In this phase business goals and users are defined.

Client & Industry Research

Understanding the business and technical context surrounding the product is important. Stakeholders are interviewed to learn the vision of the product, it’s constraints, and who the product’s main audience are and should be. (Kickoff Meeting, Biz Strategy, Content Audit, Heuristic Review, etc.)

Market Research

Landscape analysis to see how others solve similar problems, what competitors are doing well and poorly. Discovery of how is the product/company viewed by it’s current users. If the product already exists; quantitative analysis of clicks, page views, performances is useful. (Competitive Analysis, User Feedback, Data Analysis, etc.)


Empathizing is key in understanding the user. Learning the psychology of the user, their: behaviors, attitudes, goals, and fears leads to giving the user what they want. Based on interviews and research, personas are created to represent target user segments. This helps to develop and prioritize the feature set and “the feel” of the product. (User Personas)


User's needs, product goal refinement, and brainstorm features.

User Stories

User Stories takes Personas to the next level. They help to facilitate discussions as to what is important to each user so that we can find out what the user needs.

User Journeys/Scenarios

Empathy for the user is brought to the forefront by allowing us to walk in the user’s footsteps. This leads to uncovering pain points, creating new features, and simplifying old features.

Ecosystem Map

This helps to visualize how a business’s properties all work together.
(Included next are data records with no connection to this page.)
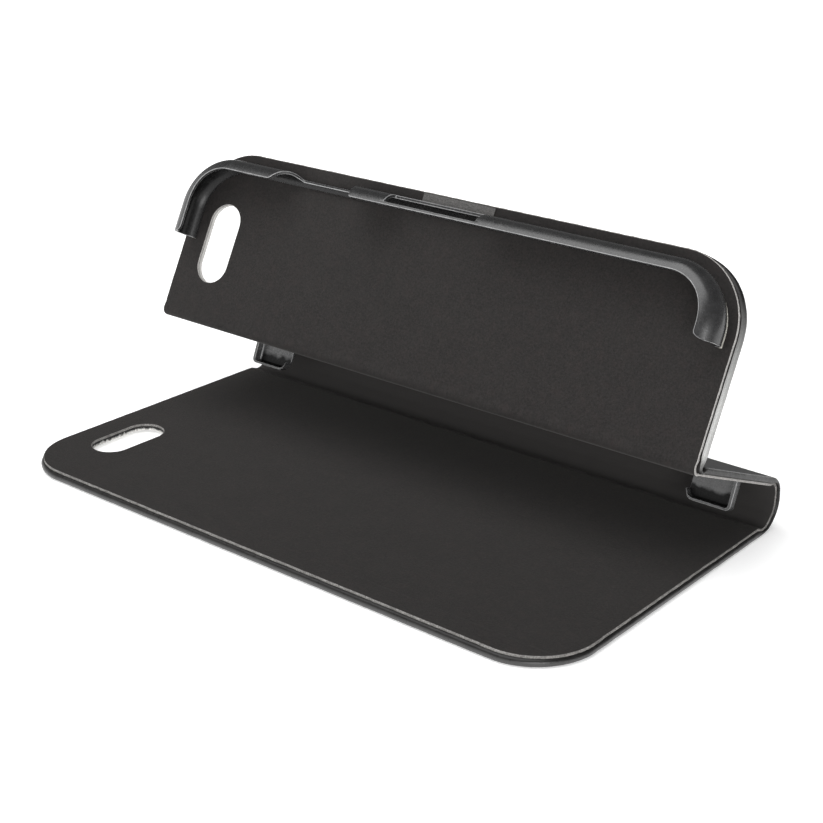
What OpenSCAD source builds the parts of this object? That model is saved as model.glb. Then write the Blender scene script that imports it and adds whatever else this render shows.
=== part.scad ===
// Folio phone case that folds into a landscape stand.
// The front cover lies flat, the spine stands up behind it, the flap rises forwards from the spine,
// and the upper panel leans back from the flap and carries the rail that grips the phone.
// Millimetres, +Z up. The origin is the middle of the front cover's underside, X runs along the case.

/* [Case] */
// Length of the lining along X
case_l = 142; // [125:1:165]
// How far the leather edge stands out past the lining
leather_proud = 0.4; // [0.2:0.1:0.8]
// Front cover, from its crease to the lining's front edge
cover_d = 75.6; // [70:0.1:90]
// Spine, from crease to crease
spine_d = 10; // [9.8:0.1:12]
// Flap, from its crease at the spine to the stand fold
flap_d = 37.1; // [34:0.1:42]
// Upper panel, from the stand fold to the lining's top edge
panel_d = 39.8; // [38:0.1:48]
// Corner radius of the front cover's lining
cover_r = 13.1; // [8:0.1:18]
// Corner radius of the upper panel's lining
panel_r = 15; // [8:0.1:18]

/* [Layers] */
// Thickness of one ply of leather
skin_t = 0.6; // [0.5:0.05:0.8]
// Thickness of the lining
lining_t = 0.5; // [0.4:0.05:0.6]
// Stiffening board in the front cover
cover_board_t = 1.1; // [0.8:0.05:1.2]
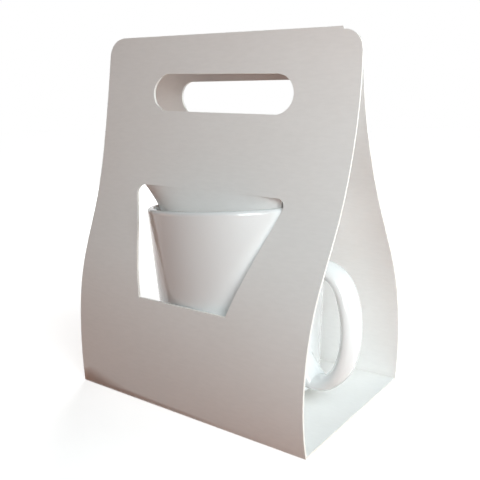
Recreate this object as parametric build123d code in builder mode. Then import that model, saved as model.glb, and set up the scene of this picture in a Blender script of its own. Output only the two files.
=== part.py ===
from build123d import *
from math import acos, atan, cos, pi, radians, sin, sqrt, tan
import os

# A mug gift box: one sheet of white card, folded up round a mug with two creases.
# The two panels bow out over the mug, lean together and end in a handle slot each.
# A flap cut out of each panel goes down inside the mug and keeps it in the box.
# X runs along the panels with the mug's handle at +X, Y runs from the front panel
# to the back one, Z is up, and the origin is under the middle of the base.

# Mug
rim_radius = 43.5
foot_radius = 37.1
mug_height = 88.5
mug_wall = 3.6
mug_floor = 5.0
foot_round = 3.0
foot_recess = 1.5
foot_ring = 6.5
inner_round = 8.0
rim_round = 1.7
mug_shift_x = 5.5
mug_shift_y = -2.0
mug_lean_left = 3.5
mug_lean_back = 2.2
rest_gap = 0.05

# Mug handle
handle_width = 13.0
handle_thickness = 7.0
handle_top = 59.5
handle_turn = 7.4
handle_root = 1.8
handle_flare = 3.5

# The handle leaves the wall in a short straight that climbs, bends round in four
# arcs, each a radius and a turn in degrees, and comes back to the wall level, in an
# arm that grows upwards and a little wider
handle_climb = 22.0
handle_straight = 1.2
handle_bends = [(15.0, 94.0), (45.0, 40.0), (22.0, 33.0), (13.0, 35.0)]
arm_root_height = 21.0
arm_root_width = 15.0

# Card and its two panels
card = 1.1
flap_skin = 0.9
panel_width = 132.0
side_room = 1.5
base_depth = 2 * (rim_radius + side_room)
fold_round = 0.75
crease_bite = 0.1
top_corner = 8.0

front_rise = 169.4
front_top_distance = 10.1
back_rise = 166.9
back_top_distance = 2.8

# How the bent card stands, at five places up each panel: share of the rise, share
# of the lean towards the middle, and what the right-hand edge has more than the
# centre line in mm: further in, lower down. The last value slides both edges to +X.
front_bend = [
    (0.155, -0.032, -0.9, -0.2, -0.1),
    (0.358, 0.156, 0.8, 0.7, 0.0),
    (0.545, 0.581, 3.7, 2.2, 0.2),
    (0.743, 0.877, 5.9, 3.1, 0.8),
    (1.000, 1.000, 4.1, 1.9, 2.3),
]
back_bend = [
    (0.157, -0.036, -0.5, 0.0, 0.0),
    (0.361, 0.144, 0.0, 0.2, 0.0),
    (0.547, 0.534, 1.2, 0.6, 0.1),
    (0.741, 0.852, 2.5, 0.9, 0.1),
    (1.000, 1.000, 3.5, 0.7, 0.4),
]

# Handle slot, measured along the flat sheet
slot_length = 74.0
slot_height = 17.2
slot_from_top = 25.6
slot_end_depth = 7.6

# Window and flap, measured along the flat sheet
window_bottom = 50.5
window_bottom_half = 25.3
slit_room = 1.4
hinge_above_rim = 7.1
window_round = 3.6
flap_room = 1.2
flap_spread = 64.0
flap_edge_drop = 5.0
flap_drop = 0.94
flap_grid = 8
flap_crowding = 1.4
flap_curl = 4.5
surface_fit = 0.08

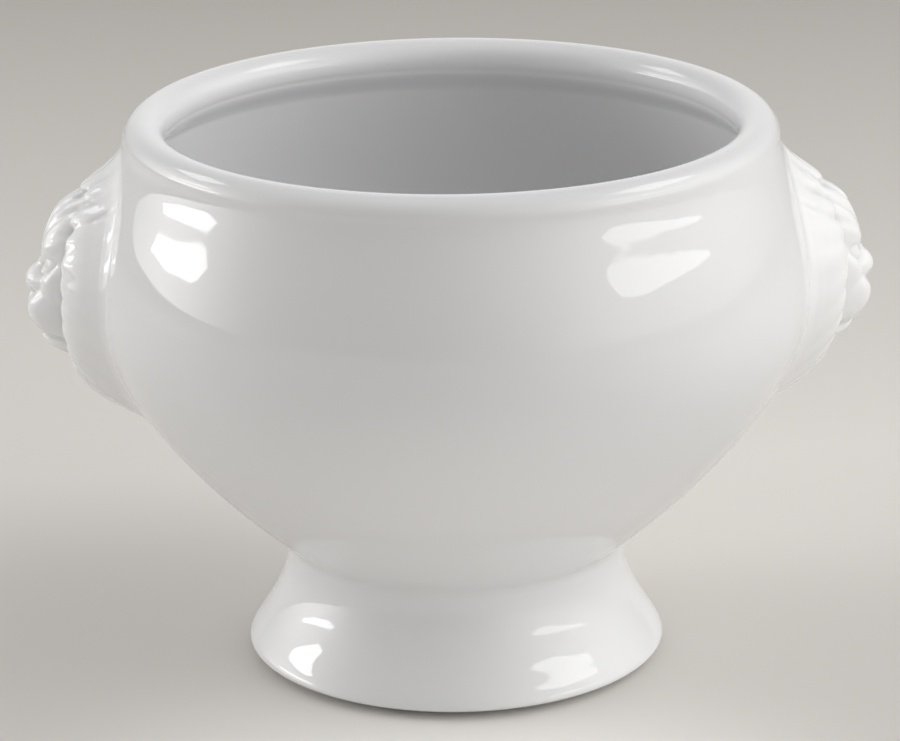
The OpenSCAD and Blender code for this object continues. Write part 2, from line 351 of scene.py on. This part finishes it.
# The foot is turned as a hollow ring and luted to the disc with slip. It is glazed inside
# and out, and its underside is wiped bare so that it doesn't stick to the kiln shelf.
foot_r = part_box("foot")[1].y
bulge_z = 2.3 * MM
ring_inset, ring_w = 5.7 * MM, 4 * MM
ring_r = foot_r - ring_inset
ring_inner_r = ring_r - ring_w
foot_wall_t = 4.5 * MM
hollow_r = waist_r - foot_wall_t
base_out_share, base_low_share, base_high_share = 0.45, 0.35, 0.65
swell_up_share, sweep_up_share = 0.104, 0.533
hollow_low_share, hollow_high_share, hollow_swell_share = 0.3, 0.65, 0.4
base_steps, sweep_steps, hollow_steps = 24, 48, 32
base_curve = [
    (ring_r, 0),
    (between(ring_r, foot_r, base_out_share), base_low_share * bulge_z),
    (foot_r, base_high_share * bulge_z),
    (foot_r, bulge_z),
]
sweep_curve = [
    (foot_r, bulge_z),
    (foot_r, between(bulge_z, foot_top, swell_up_share)),
    (waist_r, between(bulge_z, foot_top, sweep_up_share)),
    (waist_r, foot_top),
]
hollow_curve = [
    (hollow_r, foot_top),
    (hollow_r, hollow_high_share * foot_top),
    (ring_inner_r + hollow_swell_share * ring_w, hollow_low_share * foot_top),
    (ring_inner_r, 0),
]
foot_outline = np.vstack([
    curve(base_curve, base_steps),
    curve(sweep_curve, sweep_steps)[1:],
    [(between(waist_r, hollow_r, 0.5), foot_top)],
    curve(hollow_curve, hollow_steps),
    [(between(ring_inner_r, ring_r, 0.5), 0)],
])
foot_wave_swing = 0.03 * MM
turning_fade_h = 8 * MM


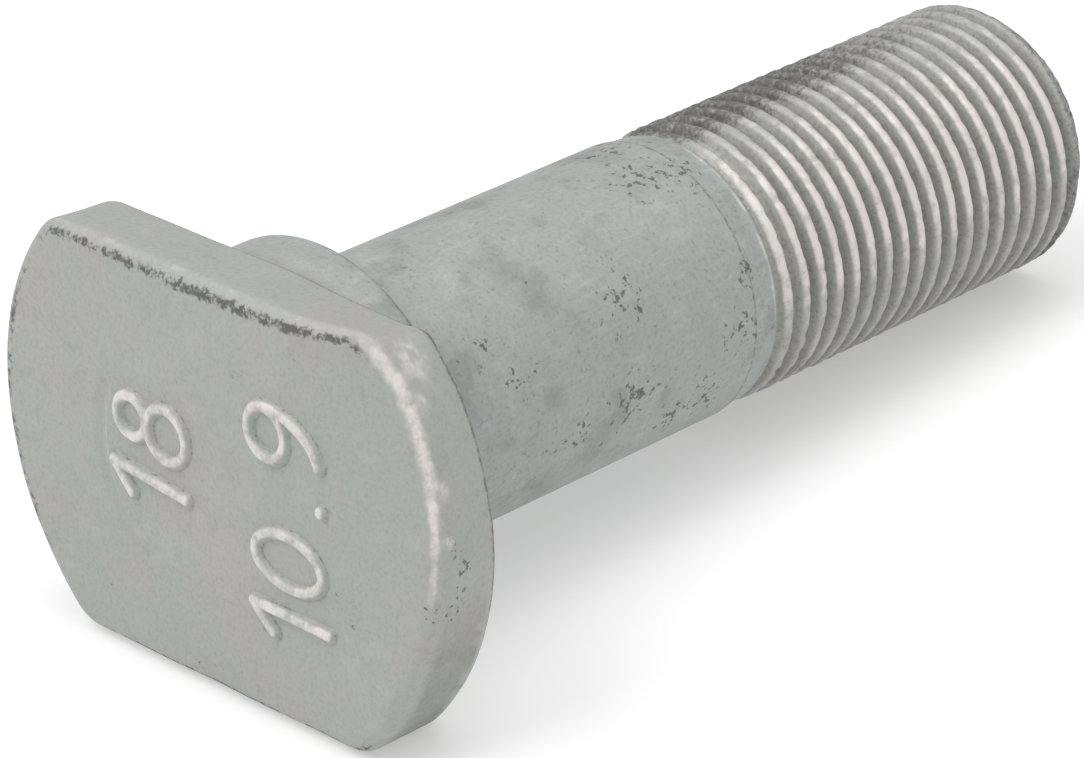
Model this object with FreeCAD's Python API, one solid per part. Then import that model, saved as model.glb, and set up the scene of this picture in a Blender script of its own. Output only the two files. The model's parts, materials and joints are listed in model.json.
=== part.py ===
import FreeCAD, Part

# Ring gear bolt: one forged and rolled piece, in millimetres.
# It is drawn along the X axis with the face of the head at x = 0 and the
# flats of the head facing up and down. At the end it is tilted and lifted
# into the place where it lies by itself on the ground.

import math
import os

# Sizes

head_across_flats = 26.4
head_diameter = 36.5
head_thickness = 6.3
head_corner_radius = 3.0
head_front_rounding = 1.0
head_back_rounding = 1.4

# The forging is not quite centred: the flats sit a little low on the shank.
head_drop = 0.4

collar_diameter = 23.6
collar_thickness = 3.7
collar_rim_rounding = 0.7

shank_diameter = 18.1
shank_length = 26.3
shank_root_rounding = 1.2
shank_end_rounding = 2.0

shoulder_length = 2.3
shoulder_end_diameter = 17.3

# The thread is M18 x 1.5. It stands here as its full outer diameter, with
# the first crest rising over one pitch and a chamfer at the tip.

thread_diameter = 18.0
thread_pitch = 1.5
thread_length = 29.0
tip_chamfer_length = 1.3
tip_chamfer_depth = 1.0

# Places along the axis, from the face of the head to the tip

head_back_x = head_thickness
collar_back_x = head_back_x + collar_thickness
shank_end_x = collar_back_x + shank_length
thread_start_x = shank_end_x + shoulder_length
tip_x = thread_start_x + thread_length
last_full_crest_x = tip_x - tip_chamfer_length
first_full_crest_x = thread_start_x + thread_pitch

upper_flat_z = head_across_flats / 2.0 - head_drop
lower_flat_z = upper_flat_z - head_across_flats
head_radius = head_diameter / 2.0
collar_radius = collar_diameter / 2.0
shank_radius = shank_diameter / 2.0
shoulder_end_radius = shoulder_end_diameter / 2.0
thread_radius = thread_diameter / 2.0

# How near an edge has to be to a place to count as lying there

tolerance = 0.01


def rounded_outline(corners):
    """Closed wire in the XZ plane through (x, z, rounding) corners."""
    trimmed = []
    count = len(corners)
    for index in range(count):
        x, z, rounding = corners[index]
        here = FreeCAD.Vector(x, 0.0, z)
        if rounding == 0.0:
            trimmed.append((here, here, here))
            continue
        before = FreeCAD.Vector(corners[index - 1][0], 0.0, corners[index - 1][1])
        after_corner = corners[(index + 1) % count]
        after = FreeCAD.Vector(after_corner[0], 0.0, after_corner[1])
        back = (before - here).normalize()
        ahead = (after - here).normalize()
        half_angle = back.getAngle(ahead) / 2.0
        reach = rounding / math.tan(half_angle)
        middle = (back + ahead).normalize()
        to_arc = rounding / math.sin(half_angle) - rounding
        trimmed.append((here + back * reach, here + middle * to_arc, here + ahead * reach))
    edges = []
    for index in range(count):
        start, middle, end = trimmed[index]
        if (end - start).Length > 0.0:
            edges.append(Part.Arc(start, middle, end).toShape())
        next_start = trimmed[(index + 1) % count][0]
        edges.append(Part.makeLine(end, next_start))
    return Part.Wire(edges)


def forged_head():
    """Round disc with two flats, its corners and edges rounded."""
    axis = FreeCAD.Vector(1, 0, 0)
    disc = Part.makeCylinder(head_radius, head_thickness, FreeCAD.Vector(0, 0, 0), axis)
    band = Part.makeBox(
        head_thickness,
        head_diameter,
        head_across_flats,
        FreeCAD.Vector(0.0, -head_radius, lower_flat_z),
    )
    head = disc.common(band)
    corners = [
        edge
        for edge in head.Edges
        if edge.BoundBox.XLength > head_thickness / 2.0
        and min(
            abs(edge.CenterOfMass.z - upper_flat_z),
            abs(edge.CenterOfMass.z - lower_flat_z),
        ) < tolerance
    ]
    head = head.makeFillet(head_corner_radius, corners)
    front = [edge for edge in head.Edges if edge.BoundBox.XMax < tolerance]
    head = head.makeFillet(head_front_rounding, front)
    back = [edge for edge in head.Edges if edge.BoundBox.XMin > head_back_x - tolerance]
    return head.makeFillet(head_back_rounding, back)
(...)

It leads into developing new features as well as cutting out off-brand or non-synergistic strategies.

User Flow

How does a user get from point A to point B (or Z)? This details the steps a user takes through a product. It helps uncover possible pain points where a user may stumble as well as visualizes screens and interactions for the wireframing stage.

Red Routes

Analytical and qualitative data are used to identify which tasks and features are used most frequently. This helps drive the information architecture and feature prioritization and to cut out unnecessary or confusing features.

Brainstorm Features

Through the steps previously taken we’ve uncovered a range of possible new features, solidified old ones, and discovered new ways of expanding (or consolidating) our product. During this step we take a step back and bring all the findings together. This is where we take the insights we’ve found and start pulling out actual actionable ideas through the brainstorming method. Research is over, we now have our building blocks.


Product features are prioritized and a holistic view is strategized for the product.

Feature Set Matrix

We list our features out and prioritize them. We take into account the value to the user and the complexity of creating (budget). We can start thinking about creating phases to our project here.


For certain products we may have to classify, categorize, and organize information. This step groups these items together and is the building blocks to creating an information architecture.

Information Architecture

Prioritizing information groups and structuring it helps us to build our site map.

Copy Strategy

Often overlooked is the tone of voice in our products. Each product is different and resonates differently with users. We strategize how we’re heard through our writing and speech. This is step also works best when the writer is a part of the copy strategy discussion.

Visual Strategy

Empathizing with the user also means knowing what the user likes to look at. Mood boards, color theory, and design aesthetic direction helps our creative director hone in on their design. This is a step that also works best when the visual creative is a part of the visual strategy discussion.

Continuity Strategy

Consistent messaging, visuals, and interactions through the website, app, print material, branding, video, social, etc. should all reflect the same viewpoint of the product. This carries through to all aspects of the product and it’s ecosystem.


Plans and findings become concrete with tangible designs.


Low-fi sketches are great for discussing navigation and content on the fly. This is best done in a group setting with a whiteboard or some paper. Sketch, discuss, vote.


Adding detail and structure to our ideas. We’re able to see this product take shape. Wireframes are also great for the developers in helping them to get a head start by putting together the back-end framework of our product.

Visual Designs / Mockups

This is where we add a little more flavor to our wireframes. For some, wireframes can be like speaking in another language. I’ve found that adding a little layer of detail helps stakeholders (and user testers) see the big picture more easily. Mockups are also very useful during prototyping and user testing.


Prototype and test designs.


Prototypes can be from sketches, wireframes, or mockups. They give valuable insight through user testing and are also beneficial for the designer by creating an interactive mockup which can be engaged with prior to developing high fidelity wireframes or mockups (this saves time).

Interaction Animations

Interaction design animations are extremely useful to developers if there’s a particular piece of interactivity which is a little more unique and can’t be accomplished by usual prototyping applications.

User Testing

Get the designs in the hands of users! This is truly the only way we can see if our design works. People are amazing, and you will constantly be surprised when a design fails that you thought would work, or when you think a design may be too complicated and a user picks it up in a flash. It’s an exciting and illuminating step in the process.

Interviews & Focus Groups

Talking with the users is always insightful. There is no such thing as a bad insight, but also don’t forget to remember who your core user base is.


Observe what users are saying, compile test results, and prioritize optimizations.


Product refinement based on findings from how real users are interacting with the product. This is done by updating plans/sketches/wireframes/mockups/prototypes. A new round of testing the product to get us closer to making "most" users happy. This is the core of user experience, it is an iterative process which is constantly evolving, because people are always learning and growing as new technologies are introduced to the world.